# Base-Ten Block Party

Help your students practice place value with this fun, hands-on base-ten block game. Neighborhood block teams compete to win points as they work together to show expanded numbers.
Need extra help for EL students? Try the Showing Numbers in Different Ways pre-lesson.
##### View aligned standards
Need extra help for EL students? Try the Showing Numbers in Different Ways pre-lesson.

#### Learning Objectives

• Students will be able to read and write numbers to 1,000.
The adjustment to the whole group lesson is a modification to differentiate for children who are English learners.

#### Introduction

(10 minutes)
• Gather students together and explain that today they will practice base-ten numbers with a pretend neighborhood Block Party game.
• Ask students to raise their hands if they have ever been to a block party, or a party held for everyone who lives on a neighborhood block.
• Next, ask students to give you the street name or number address of the party.
• Write each address on the board, and then add a verbal description of the address. For example: Jacobi went to a party at 1000 Grand St., at the 10th block of Grand, at the corner house.
• Reinforce the connection that each address indicates where a place is, with numbers and word descriptions.
• Explain that when we write numbers in expanded form it’s like giving more details about an address. Expanded form is when we take numbers apart to show the value of each number’s place. In contrast, writing numbers in base-ten numerals means we write the number keeping each digit in its corresponding place value.
• Tell the class that they will be practicing place value, or the value of each digit in a number.

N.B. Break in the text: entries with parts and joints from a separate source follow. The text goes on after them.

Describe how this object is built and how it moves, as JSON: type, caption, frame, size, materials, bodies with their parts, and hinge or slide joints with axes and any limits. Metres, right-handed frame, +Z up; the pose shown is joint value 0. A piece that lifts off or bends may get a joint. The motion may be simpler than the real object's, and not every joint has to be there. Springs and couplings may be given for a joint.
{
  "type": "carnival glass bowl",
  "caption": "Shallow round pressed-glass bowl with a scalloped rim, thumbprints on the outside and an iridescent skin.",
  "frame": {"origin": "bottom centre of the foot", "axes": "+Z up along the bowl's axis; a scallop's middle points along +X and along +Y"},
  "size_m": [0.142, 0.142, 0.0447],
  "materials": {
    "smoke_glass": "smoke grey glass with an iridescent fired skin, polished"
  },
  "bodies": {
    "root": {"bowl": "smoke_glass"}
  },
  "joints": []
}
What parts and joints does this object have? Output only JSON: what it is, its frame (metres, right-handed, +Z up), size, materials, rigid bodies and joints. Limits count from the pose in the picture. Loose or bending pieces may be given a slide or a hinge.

To do this, they will show the expanded form of three-digit numbers while playing a game.
• Divide students into three “block party” neighborhood teams: the red “hundreds” team, green “tens” team, and blue “ones” team.

Beginning

• Show an image of a block party to support students' understanding.
• Provide students with a notecard that has a four-digit number written on it with place values labeled (e.g. ones, tens, hundreds, thousands).
• Allow students to access base-ten blocks for support throughout the lesson.

Intermediate

• Have students think-pair-share what a block party is in their own words with an elbow partner.
• Instruct students to come up with a three-digit number and ask them to write it on the whiteboard. Challenge students to point to and say the digits that represent the place value of the ones, tens, and hundreds.
• Give students a student-friendly definition of key terms in English (L2) and their home language (L1). Include words such as ones, tens, hundreds, and thousands.